A typical femtocell also has a wireless-communication interface (operating according to, e.g., CDMA (Code Division Multiple Access), EV-DO (Evolution Data Optimized), and/or one or more other protocols) that is compatible with the user's mobile station(s), such that the femtocell may act as a micro base station, providing coverage for the mobile station(s) on the macro-network provider's network via the user's Internet connection. Usually, a femtocell provides service on a single RF carrier (or on a single carrier per protocol, if multiple protocols (e.g.

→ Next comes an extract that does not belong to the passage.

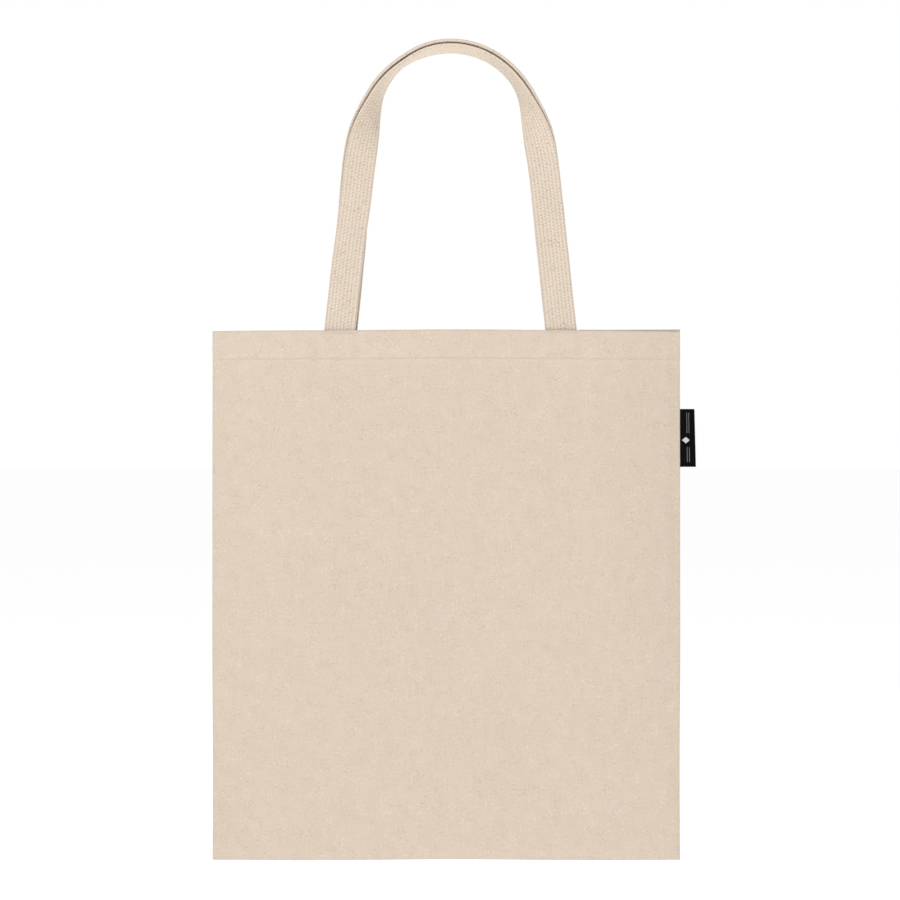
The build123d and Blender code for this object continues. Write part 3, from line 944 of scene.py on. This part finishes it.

CDMA and EV-DO) are supported), and transmits what is known as and referred to herein as a pilot beacon, which is a radio beacon that includes administrative messages and parameters that mobile stations use to connect with (i.e. handoff to) the femtocell.
A femtocell typically emits the pilot beacon on one or more macro carriers on which service is provided by the surrounding macro network. If service is provided by the surrounding macro network on only one macro carrier, the femtocell will emit its pilot beacon on that macro carrier. If, as is often the case, service is provided by the surrounding macro network on multiple macro carriers, the femtocell may sequentially step through emitting its pilot beacon on some number of those carriers; that is, the femtocell's pilot beacon may “hop” on a fixed number of macro carriers, and in that scenario is referred to as a frequency-hopping pilot beacon.
And femtocells typically include a Global Positioning System (GPS) receiver for use in receiving and decoding GPS signals, for use in determination of location, as well as for use in synchronizing operations with other femtocells and/or the macro network, based on timing information embedded in GPS signals. Typically, femtocells have fairly comprehensive auto-configuration capabilities, such that they are largely “plug-and-play” to the user.